• _Brief_
All lines holding the string "Blender" are to be shown.

• _Entries_
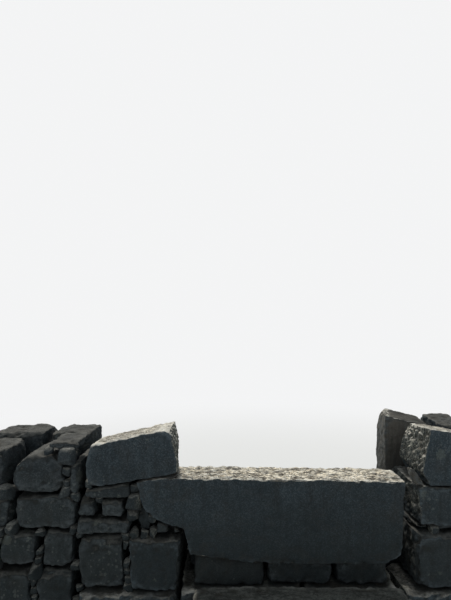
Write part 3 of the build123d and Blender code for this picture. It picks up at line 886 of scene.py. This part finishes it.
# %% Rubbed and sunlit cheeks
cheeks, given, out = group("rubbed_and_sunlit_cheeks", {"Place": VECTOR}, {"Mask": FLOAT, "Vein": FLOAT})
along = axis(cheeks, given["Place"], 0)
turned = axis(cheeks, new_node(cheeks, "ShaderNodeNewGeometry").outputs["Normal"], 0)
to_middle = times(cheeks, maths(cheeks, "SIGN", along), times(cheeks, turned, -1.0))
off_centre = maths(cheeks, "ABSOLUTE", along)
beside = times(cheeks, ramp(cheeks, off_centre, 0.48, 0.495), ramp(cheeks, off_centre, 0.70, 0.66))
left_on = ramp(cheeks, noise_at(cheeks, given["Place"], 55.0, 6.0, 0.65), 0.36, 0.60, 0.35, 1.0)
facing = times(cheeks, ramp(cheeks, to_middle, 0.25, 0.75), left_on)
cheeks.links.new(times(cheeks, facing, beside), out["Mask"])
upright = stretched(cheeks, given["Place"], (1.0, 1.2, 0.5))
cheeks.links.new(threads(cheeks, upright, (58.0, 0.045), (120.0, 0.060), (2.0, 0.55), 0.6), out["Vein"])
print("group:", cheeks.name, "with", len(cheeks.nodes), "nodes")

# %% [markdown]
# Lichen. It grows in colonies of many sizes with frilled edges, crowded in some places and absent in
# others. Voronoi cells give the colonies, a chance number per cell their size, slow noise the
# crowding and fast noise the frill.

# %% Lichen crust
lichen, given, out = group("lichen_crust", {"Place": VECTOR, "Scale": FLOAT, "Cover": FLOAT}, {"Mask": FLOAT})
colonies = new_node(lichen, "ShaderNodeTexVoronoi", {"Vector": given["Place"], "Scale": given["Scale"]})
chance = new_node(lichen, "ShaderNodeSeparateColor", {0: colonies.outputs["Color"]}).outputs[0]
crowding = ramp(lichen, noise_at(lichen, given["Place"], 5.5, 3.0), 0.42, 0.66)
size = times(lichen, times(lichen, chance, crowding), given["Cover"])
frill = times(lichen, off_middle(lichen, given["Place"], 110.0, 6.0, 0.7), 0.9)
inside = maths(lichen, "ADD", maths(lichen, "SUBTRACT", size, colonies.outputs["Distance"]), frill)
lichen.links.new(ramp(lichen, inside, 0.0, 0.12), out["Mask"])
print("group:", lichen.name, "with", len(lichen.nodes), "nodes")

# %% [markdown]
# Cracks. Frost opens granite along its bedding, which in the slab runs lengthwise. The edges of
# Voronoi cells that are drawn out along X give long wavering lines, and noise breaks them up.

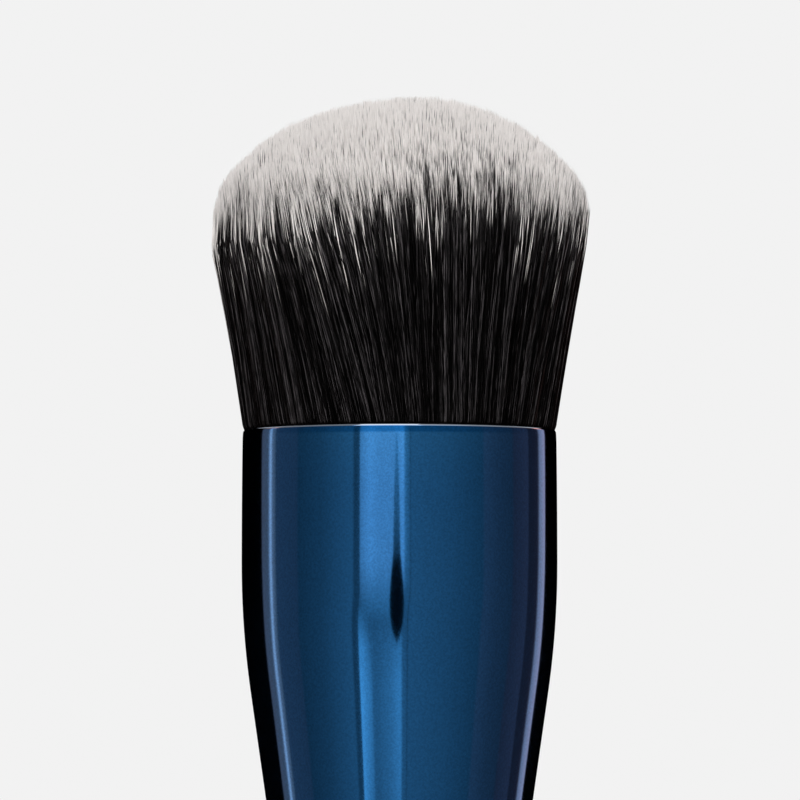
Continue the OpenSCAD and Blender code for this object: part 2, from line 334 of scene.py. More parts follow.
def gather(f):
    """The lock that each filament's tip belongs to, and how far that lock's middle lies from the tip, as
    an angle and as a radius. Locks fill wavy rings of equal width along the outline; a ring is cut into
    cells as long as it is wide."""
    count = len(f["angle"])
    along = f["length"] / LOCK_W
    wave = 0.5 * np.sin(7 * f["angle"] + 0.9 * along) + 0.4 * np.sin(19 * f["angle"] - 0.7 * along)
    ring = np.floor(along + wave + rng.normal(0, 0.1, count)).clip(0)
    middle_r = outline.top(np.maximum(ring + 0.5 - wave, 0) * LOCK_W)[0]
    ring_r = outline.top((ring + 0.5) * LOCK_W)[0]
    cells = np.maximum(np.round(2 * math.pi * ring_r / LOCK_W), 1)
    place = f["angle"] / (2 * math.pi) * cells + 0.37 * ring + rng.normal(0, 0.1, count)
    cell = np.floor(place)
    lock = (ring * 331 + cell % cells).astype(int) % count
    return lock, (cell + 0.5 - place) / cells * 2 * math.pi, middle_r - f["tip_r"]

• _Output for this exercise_
Write part 3 of the build123d and Blender code for this picture. It picks up at line 886 of scene.py. This part finishes it.
Continue the OpenSCAD and Blender code for this object: part 2, from line 334 of scene.py. More parts follow.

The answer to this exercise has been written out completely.